Without fail, this is our morning. Since we're hobbits, we often have a second breakfast of pancakes midmorning, but we thrive on this simple daily ritual.

I have come to realize that I when I think of mornings months ago, like the mornings when I used to put Ev in her highchair and spoon her baby food, or pump like a madwoman while Ev whined in her Bumbo, they seem like past lives. Those routines seem "like such a long time ago." I have quickly accepted this week as my "routine," even though I know that in a week or two, a new routine will befall us. Yet, in my mind, it will become habitual almost immediately. 

But I've had an epiphany about this. I think that as a parent, but especially a mother, every day is different and the same simultaneously. There is the monotonous changing diaper, giving baths, making lunches, sitting in time out day. And there's the learning new words, trying new things, suddenly hating cheese day. But you never have just one day. After morning bath (same), you realize that your kid doesn't like princesses, but Hello Kitty today (different). And heaven forbid you feed them grilled cheese! (same) That was so yesterday - today is a quesadilla (different) day. 

And for me, that's why I crave routines. That's why I lunge at a newfound routine, so happy to make it mine everyday. Don't get me wrong, I've learned to love the spontaneity of parenting, especially when I compare my pre-Ev life with my life now. It is better in every way. Even when I've had a sucky day, its a better sucky day because its a sucky mom day. 

Ev's birthday is coming up.
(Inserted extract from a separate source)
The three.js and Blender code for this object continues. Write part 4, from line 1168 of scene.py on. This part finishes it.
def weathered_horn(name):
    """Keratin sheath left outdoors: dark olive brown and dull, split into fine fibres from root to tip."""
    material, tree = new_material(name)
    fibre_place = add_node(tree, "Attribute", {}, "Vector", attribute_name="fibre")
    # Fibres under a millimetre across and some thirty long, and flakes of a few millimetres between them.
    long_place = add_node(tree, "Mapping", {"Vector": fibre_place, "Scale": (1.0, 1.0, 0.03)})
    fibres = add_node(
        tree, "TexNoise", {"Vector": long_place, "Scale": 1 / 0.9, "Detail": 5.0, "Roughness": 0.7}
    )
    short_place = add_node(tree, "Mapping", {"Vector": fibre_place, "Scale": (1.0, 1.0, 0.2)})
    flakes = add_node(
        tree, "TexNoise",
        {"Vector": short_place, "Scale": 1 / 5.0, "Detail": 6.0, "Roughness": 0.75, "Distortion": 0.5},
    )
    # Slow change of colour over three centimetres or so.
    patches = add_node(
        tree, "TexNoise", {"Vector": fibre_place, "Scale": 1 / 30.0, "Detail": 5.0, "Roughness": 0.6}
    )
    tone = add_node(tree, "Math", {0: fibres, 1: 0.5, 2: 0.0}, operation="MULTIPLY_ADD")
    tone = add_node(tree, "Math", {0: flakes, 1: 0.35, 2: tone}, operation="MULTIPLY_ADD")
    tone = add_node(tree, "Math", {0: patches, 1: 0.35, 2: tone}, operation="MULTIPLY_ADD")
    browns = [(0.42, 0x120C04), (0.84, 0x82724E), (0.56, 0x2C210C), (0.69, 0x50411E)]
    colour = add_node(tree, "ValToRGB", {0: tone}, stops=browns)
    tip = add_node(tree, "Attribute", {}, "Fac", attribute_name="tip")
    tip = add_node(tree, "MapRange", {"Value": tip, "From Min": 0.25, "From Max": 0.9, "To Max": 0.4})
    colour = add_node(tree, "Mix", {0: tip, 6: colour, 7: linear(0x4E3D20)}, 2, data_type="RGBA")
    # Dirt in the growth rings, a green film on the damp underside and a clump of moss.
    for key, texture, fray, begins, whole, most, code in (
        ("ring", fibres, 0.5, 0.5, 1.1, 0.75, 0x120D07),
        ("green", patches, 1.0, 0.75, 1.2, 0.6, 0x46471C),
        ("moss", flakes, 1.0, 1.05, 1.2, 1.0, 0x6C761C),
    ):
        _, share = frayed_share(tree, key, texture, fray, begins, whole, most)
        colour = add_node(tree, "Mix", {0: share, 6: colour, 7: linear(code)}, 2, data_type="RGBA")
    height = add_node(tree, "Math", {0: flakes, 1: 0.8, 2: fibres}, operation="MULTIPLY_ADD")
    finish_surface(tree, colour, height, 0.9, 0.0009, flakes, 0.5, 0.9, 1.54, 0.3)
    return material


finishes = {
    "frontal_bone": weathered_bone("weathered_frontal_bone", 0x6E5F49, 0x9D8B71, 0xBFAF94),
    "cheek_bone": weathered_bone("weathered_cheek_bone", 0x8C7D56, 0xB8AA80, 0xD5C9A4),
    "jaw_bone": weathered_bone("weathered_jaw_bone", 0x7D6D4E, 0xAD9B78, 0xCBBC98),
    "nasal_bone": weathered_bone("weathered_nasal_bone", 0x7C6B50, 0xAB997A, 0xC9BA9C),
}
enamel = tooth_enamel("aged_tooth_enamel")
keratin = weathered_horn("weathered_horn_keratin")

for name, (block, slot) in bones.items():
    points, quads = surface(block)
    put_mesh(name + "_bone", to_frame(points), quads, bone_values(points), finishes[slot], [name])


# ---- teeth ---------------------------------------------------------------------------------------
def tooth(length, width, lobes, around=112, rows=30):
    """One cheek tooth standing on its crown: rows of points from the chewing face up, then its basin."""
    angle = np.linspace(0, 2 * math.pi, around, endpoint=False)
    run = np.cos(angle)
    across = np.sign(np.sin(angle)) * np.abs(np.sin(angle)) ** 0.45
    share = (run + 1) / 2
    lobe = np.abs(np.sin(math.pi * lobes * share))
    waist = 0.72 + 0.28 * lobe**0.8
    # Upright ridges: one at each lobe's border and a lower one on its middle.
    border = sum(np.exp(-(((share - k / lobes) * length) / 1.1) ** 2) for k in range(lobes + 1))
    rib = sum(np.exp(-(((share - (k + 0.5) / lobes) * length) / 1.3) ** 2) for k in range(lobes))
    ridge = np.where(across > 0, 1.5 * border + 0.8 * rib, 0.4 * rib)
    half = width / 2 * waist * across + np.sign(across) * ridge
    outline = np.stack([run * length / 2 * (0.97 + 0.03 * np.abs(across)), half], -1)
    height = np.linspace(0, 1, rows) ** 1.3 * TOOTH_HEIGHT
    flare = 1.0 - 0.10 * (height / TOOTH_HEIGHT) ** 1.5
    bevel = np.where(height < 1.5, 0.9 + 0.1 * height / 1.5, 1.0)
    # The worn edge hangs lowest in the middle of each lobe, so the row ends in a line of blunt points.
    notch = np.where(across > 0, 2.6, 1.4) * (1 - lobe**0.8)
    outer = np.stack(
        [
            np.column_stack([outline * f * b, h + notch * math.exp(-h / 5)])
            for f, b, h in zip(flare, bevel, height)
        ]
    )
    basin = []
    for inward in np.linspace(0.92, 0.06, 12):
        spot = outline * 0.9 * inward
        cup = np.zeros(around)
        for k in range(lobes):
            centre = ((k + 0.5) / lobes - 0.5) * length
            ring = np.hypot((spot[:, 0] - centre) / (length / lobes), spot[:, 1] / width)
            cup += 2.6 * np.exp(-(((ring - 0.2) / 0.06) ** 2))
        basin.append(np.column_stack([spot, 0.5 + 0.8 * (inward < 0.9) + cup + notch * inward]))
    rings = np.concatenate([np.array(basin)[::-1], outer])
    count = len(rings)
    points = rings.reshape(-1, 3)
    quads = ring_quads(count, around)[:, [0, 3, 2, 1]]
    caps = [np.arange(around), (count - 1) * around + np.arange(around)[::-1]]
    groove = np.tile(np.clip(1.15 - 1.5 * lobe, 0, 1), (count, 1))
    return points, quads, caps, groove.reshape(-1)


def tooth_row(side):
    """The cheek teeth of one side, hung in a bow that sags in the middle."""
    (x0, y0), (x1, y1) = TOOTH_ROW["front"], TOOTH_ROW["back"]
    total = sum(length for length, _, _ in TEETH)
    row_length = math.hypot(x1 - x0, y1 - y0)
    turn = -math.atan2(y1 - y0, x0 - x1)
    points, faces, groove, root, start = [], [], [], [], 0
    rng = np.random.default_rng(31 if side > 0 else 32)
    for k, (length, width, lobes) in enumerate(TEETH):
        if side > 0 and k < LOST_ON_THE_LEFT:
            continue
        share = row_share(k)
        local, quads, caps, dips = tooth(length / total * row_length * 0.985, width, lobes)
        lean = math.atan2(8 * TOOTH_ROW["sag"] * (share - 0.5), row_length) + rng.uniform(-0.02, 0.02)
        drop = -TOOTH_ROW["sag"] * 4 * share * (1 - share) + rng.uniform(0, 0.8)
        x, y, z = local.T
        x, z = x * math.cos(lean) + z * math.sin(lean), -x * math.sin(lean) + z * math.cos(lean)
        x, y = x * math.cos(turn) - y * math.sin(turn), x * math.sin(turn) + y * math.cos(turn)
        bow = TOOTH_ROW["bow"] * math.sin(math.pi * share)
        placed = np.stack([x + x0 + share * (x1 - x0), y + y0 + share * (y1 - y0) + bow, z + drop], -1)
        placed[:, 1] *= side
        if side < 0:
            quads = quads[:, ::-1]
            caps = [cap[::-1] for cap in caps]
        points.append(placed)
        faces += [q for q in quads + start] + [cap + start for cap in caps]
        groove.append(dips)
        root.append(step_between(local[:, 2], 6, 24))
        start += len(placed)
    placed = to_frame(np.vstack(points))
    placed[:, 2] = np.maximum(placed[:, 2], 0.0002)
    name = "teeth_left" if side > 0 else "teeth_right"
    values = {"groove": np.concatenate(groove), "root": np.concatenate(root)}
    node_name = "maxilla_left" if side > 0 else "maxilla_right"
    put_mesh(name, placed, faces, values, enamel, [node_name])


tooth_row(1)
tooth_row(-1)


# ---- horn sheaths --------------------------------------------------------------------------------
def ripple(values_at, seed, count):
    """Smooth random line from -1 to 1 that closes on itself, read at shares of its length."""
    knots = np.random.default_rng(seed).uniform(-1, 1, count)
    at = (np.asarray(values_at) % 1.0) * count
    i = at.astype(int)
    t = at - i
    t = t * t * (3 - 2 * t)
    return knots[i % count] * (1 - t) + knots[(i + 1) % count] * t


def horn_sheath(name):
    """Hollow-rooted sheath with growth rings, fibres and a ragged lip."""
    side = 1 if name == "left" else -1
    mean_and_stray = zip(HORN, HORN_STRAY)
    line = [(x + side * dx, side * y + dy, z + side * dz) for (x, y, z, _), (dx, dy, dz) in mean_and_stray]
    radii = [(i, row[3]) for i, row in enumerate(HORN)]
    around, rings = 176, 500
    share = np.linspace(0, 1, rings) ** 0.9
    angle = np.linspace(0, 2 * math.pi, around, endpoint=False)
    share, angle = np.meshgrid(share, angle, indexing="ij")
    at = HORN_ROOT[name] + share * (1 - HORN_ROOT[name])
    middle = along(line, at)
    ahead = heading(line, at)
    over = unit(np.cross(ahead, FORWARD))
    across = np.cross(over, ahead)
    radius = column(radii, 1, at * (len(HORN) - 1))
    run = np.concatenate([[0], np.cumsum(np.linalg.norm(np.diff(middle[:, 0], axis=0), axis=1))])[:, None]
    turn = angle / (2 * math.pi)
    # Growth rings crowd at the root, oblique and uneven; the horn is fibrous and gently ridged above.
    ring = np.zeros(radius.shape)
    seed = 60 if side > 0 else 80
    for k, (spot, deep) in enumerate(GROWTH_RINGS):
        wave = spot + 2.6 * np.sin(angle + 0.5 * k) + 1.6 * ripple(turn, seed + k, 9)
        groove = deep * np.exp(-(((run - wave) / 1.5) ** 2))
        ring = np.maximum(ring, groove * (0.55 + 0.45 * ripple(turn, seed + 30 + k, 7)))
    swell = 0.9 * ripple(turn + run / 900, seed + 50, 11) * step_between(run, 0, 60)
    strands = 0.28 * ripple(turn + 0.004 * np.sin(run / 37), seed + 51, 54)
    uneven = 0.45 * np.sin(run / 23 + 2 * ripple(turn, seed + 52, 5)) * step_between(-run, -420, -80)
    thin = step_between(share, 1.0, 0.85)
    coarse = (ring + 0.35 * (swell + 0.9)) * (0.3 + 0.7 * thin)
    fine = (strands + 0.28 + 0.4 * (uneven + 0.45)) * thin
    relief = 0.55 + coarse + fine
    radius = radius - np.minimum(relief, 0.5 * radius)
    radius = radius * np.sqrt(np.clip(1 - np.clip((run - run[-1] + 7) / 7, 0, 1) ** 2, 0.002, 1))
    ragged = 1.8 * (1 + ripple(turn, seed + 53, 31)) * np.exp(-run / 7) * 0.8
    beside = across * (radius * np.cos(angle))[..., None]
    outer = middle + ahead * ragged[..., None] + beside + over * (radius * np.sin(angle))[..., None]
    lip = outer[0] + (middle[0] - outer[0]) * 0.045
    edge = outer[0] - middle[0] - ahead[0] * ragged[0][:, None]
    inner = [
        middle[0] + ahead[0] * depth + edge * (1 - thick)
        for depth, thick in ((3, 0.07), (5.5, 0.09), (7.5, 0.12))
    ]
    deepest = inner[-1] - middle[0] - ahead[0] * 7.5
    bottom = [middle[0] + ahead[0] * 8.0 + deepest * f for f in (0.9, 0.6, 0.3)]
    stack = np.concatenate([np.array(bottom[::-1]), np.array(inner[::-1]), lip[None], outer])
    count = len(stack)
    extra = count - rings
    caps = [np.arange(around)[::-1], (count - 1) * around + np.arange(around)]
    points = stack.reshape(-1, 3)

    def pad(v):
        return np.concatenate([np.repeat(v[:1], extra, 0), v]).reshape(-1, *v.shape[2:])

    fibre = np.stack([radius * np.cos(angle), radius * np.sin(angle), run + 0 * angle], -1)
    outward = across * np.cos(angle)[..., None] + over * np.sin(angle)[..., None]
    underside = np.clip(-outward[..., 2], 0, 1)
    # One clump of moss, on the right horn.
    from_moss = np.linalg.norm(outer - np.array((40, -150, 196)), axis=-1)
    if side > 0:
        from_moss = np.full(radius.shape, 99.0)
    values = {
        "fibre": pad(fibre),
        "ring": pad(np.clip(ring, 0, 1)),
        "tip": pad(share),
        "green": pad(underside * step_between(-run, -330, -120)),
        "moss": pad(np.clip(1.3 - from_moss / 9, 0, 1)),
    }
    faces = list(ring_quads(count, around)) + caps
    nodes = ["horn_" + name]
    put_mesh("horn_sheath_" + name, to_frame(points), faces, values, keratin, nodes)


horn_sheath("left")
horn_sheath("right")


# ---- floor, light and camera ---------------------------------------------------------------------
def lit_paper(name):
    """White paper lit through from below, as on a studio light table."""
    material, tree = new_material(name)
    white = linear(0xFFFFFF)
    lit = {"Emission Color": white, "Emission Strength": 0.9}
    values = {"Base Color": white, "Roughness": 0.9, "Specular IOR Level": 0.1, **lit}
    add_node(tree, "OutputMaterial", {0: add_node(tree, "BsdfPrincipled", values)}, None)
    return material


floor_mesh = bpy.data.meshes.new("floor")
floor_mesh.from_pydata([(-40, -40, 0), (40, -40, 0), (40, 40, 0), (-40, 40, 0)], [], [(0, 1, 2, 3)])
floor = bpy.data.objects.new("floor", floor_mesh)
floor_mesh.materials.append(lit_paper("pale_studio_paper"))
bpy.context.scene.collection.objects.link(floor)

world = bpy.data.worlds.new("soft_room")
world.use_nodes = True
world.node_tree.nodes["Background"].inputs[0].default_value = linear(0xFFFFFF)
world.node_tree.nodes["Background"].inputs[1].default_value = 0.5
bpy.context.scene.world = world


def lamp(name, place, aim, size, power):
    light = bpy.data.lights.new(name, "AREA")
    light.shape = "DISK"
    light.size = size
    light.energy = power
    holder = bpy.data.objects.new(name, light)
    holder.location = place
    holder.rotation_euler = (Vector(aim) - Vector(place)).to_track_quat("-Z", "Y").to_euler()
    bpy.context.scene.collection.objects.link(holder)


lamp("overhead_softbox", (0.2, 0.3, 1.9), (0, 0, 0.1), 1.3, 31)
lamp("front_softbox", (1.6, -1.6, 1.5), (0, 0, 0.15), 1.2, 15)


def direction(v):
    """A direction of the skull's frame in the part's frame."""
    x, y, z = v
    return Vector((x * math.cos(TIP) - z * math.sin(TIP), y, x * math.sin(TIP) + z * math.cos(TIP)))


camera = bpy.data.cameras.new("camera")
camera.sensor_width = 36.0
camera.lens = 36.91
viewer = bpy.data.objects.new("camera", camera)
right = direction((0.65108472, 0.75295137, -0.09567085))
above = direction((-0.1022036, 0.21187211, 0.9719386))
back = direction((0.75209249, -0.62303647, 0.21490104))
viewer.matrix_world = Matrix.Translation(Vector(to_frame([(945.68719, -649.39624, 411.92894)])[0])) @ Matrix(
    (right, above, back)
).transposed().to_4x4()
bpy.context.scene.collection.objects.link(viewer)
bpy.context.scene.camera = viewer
She's almost 22 months. And like anyone, momentous events get my brain going. I cannot BELIEVE my kid is going to be two.
How many routines is that? Well, a couple of routines a month for two years... that's at least fifty routines. Fifty messy, busy, adorable routines with my pal Ev. Plus all the really good crazy stuff that doesn't constitute a routine (and everyone knows that is the best stuff anyway). 
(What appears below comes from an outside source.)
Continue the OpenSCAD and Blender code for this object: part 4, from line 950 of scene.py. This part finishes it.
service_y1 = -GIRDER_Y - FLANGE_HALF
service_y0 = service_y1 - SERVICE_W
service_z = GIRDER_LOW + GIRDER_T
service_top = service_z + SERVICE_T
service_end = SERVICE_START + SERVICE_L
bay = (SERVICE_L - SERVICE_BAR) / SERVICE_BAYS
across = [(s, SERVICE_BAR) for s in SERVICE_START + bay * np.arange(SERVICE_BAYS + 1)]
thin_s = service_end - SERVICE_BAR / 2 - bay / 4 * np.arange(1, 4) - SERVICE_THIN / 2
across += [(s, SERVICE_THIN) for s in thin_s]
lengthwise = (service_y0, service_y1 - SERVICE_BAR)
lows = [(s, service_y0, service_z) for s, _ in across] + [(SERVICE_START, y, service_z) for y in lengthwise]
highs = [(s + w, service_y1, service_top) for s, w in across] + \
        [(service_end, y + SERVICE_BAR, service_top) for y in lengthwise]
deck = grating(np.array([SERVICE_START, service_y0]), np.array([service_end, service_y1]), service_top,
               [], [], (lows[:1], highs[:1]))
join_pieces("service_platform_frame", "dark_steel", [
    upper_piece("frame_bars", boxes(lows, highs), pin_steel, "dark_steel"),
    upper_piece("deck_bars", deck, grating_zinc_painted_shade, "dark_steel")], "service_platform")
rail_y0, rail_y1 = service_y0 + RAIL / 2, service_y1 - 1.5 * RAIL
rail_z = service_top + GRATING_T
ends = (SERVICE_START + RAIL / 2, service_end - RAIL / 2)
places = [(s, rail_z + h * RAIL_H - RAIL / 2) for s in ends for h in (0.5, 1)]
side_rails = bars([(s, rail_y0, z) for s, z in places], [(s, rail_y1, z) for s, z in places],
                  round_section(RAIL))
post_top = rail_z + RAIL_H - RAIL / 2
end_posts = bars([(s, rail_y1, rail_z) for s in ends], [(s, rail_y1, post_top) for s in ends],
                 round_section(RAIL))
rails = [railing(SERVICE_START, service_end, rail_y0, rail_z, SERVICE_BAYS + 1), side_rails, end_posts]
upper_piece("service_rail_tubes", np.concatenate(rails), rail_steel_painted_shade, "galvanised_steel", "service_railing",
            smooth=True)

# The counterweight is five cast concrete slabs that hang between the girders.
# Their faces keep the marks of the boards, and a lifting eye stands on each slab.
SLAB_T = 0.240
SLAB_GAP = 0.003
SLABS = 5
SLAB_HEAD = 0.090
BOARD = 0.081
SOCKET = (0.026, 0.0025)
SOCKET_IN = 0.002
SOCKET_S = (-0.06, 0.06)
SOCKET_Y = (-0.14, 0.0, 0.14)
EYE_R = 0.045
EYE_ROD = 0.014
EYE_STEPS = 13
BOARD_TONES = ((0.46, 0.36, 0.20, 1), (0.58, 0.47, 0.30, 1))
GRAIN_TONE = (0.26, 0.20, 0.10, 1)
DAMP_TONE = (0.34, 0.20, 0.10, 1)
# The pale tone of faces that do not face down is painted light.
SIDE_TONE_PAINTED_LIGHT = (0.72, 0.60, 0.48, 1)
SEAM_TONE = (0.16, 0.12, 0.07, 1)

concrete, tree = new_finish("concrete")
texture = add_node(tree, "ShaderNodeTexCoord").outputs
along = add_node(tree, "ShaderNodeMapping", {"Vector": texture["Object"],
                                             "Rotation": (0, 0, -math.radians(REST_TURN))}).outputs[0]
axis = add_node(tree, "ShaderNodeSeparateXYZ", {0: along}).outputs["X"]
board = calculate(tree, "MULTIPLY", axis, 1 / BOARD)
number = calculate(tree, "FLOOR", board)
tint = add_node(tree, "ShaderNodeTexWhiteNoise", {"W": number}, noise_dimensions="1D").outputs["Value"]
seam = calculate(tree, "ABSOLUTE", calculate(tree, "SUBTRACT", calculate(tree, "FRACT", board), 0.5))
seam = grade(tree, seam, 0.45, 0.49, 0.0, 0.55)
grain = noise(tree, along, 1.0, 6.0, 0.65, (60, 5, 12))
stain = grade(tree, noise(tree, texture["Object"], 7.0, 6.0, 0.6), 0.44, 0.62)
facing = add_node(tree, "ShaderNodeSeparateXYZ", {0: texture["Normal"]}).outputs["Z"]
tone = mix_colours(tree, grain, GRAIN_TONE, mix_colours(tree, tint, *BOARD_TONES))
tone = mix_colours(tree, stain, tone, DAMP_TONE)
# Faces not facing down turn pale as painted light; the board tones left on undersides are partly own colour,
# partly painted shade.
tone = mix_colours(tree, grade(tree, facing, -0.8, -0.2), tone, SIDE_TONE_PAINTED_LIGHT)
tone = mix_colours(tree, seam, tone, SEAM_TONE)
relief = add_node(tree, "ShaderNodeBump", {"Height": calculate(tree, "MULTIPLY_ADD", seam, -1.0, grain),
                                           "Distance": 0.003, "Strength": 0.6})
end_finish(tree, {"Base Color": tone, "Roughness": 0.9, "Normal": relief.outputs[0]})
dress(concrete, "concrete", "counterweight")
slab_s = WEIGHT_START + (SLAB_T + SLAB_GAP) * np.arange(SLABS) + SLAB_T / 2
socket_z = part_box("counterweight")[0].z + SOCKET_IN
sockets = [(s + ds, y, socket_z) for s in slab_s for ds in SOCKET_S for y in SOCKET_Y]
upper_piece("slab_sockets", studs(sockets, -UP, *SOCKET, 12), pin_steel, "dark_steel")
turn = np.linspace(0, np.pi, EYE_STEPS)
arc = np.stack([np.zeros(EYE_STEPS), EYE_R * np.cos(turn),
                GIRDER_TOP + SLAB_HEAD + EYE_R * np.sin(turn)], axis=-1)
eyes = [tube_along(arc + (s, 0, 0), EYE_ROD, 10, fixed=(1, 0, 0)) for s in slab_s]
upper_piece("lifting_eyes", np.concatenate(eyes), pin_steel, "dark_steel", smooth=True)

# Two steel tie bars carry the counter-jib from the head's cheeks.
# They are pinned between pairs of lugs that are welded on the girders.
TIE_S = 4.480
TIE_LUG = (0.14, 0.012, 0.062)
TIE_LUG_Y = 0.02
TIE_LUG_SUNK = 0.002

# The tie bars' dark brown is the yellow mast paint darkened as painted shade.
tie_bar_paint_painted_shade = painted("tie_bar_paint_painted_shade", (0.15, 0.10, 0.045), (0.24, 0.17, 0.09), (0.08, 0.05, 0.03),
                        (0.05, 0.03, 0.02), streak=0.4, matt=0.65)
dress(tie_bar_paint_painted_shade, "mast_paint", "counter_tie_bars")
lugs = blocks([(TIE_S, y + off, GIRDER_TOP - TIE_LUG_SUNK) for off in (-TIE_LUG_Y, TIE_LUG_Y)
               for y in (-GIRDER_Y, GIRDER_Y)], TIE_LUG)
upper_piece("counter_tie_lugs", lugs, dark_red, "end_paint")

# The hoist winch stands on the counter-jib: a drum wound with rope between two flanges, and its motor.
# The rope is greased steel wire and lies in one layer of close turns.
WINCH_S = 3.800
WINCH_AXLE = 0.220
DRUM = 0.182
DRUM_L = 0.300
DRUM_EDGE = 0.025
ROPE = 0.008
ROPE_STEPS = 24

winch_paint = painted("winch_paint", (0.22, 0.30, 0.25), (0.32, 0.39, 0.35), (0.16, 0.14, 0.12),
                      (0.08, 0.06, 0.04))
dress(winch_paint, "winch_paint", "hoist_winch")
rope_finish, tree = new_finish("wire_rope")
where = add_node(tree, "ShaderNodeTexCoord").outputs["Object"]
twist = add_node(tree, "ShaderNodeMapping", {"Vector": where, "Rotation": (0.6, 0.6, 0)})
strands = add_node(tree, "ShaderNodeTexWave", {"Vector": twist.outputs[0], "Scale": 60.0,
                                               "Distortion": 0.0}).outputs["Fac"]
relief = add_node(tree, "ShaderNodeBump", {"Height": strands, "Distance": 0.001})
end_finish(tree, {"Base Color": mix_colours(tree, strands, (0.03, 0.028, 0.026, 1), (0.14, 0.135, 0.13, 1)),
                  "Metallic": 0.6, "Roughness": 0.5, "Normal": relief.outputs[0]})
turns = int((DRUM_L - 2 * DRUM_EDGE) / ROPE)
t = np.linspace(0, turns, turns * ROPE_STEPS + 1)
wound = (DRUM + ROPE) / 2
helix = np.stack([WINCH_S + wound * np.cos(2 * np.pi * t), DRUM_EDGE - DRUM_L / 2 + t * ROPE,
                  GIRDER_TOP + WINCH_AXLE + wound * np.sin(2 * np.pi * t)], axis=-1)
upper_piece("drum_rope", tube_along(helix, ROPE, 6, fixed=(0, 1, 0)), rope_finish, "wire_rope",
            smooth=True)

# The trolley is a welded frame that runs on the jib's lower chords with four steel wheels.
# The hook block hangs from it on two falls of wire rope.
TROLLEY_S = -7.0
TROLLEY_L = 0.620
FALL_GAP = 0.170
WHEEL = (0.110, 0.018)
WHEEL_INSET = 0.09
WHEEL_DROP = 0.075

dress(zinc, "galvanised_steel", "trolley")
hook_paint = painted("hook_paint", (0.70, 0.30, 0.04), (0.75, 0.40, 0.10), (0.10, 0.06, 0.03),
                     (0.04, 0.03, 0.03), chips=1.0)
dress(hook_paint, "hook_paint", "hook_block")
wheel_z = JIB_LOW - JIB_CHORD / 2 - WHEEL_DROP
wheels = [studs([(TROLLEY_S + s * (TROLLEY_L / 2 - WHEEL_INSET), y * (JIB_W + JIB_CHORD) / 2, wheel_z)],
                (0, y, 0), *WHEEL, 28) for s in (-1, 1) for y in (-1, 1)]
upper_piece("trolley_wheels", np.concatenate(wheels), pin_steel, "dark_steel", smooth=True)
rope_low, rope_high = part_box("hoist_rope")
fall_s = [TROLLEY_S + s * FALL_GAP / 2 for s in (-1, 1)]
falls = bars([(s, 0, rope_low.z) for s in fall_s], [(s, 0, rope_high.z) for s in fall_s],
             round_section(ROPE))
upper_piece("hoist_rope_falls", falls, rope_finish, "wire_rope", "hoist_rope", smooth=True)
I guess this post is a roundabout way for me to express how happy I am. 
Motherhood has taught me a new kind of routine - its called no routine. (I just call it one to make me feel in control) Everyday is an Ev day, and that's the best kind of day. 

Actually, the best kind of day includes Ev and Master Chiseled Jaw. 
Look at these two "studying" together.


But second best days include gymnastics,



and snuggling,



and nursery,


and car races in the kitchen,


and temper tantrums on the floor,


and time-outs


and dress-up,


and more temper tantrums,


and more dress-up,


and even more dress-up,



and stealing dad's stuff,


and modeling new clothes,


and reading books,


and foraging,


and saying "Cheese,"


and reading a little bit more,


and jump,


jump,


jumping off the couch,


and playing princesses, 


and eating strawberries,


and posing,


and not posing,


and choking,



and playing with friends,


and getting sassy.


That's a pretty good second best day if you ask me.



4 comments:

Lindsey said...

Very well said! I've thought this same thing, that basically as soon as you think you have things figured out and a routine down with your little one, it changes. But you put it much more eloquently :) Love her outfits by the way.

Monica Harker said...

This post made me cry!! I feel EXACTLY the same way!!! ( I cry a WHOLE lot more now that I'm a mother.)
Cherish every day! <- I didn't understand that until now, because we'll never get that day back! They change so quickly!
Our kitchen table is crunchy too! Until, I wipe it during nap-time and feel better. :)

It was SO fun to see you yesterday!

Maureen and Nathan said...

We are so on the same wavelength! I hadn't read this post yet, and I wrote about being a mom today too.... I love your blog. It makes me feel better about life.

Darrell said...

Those are some really cute pics of Ev.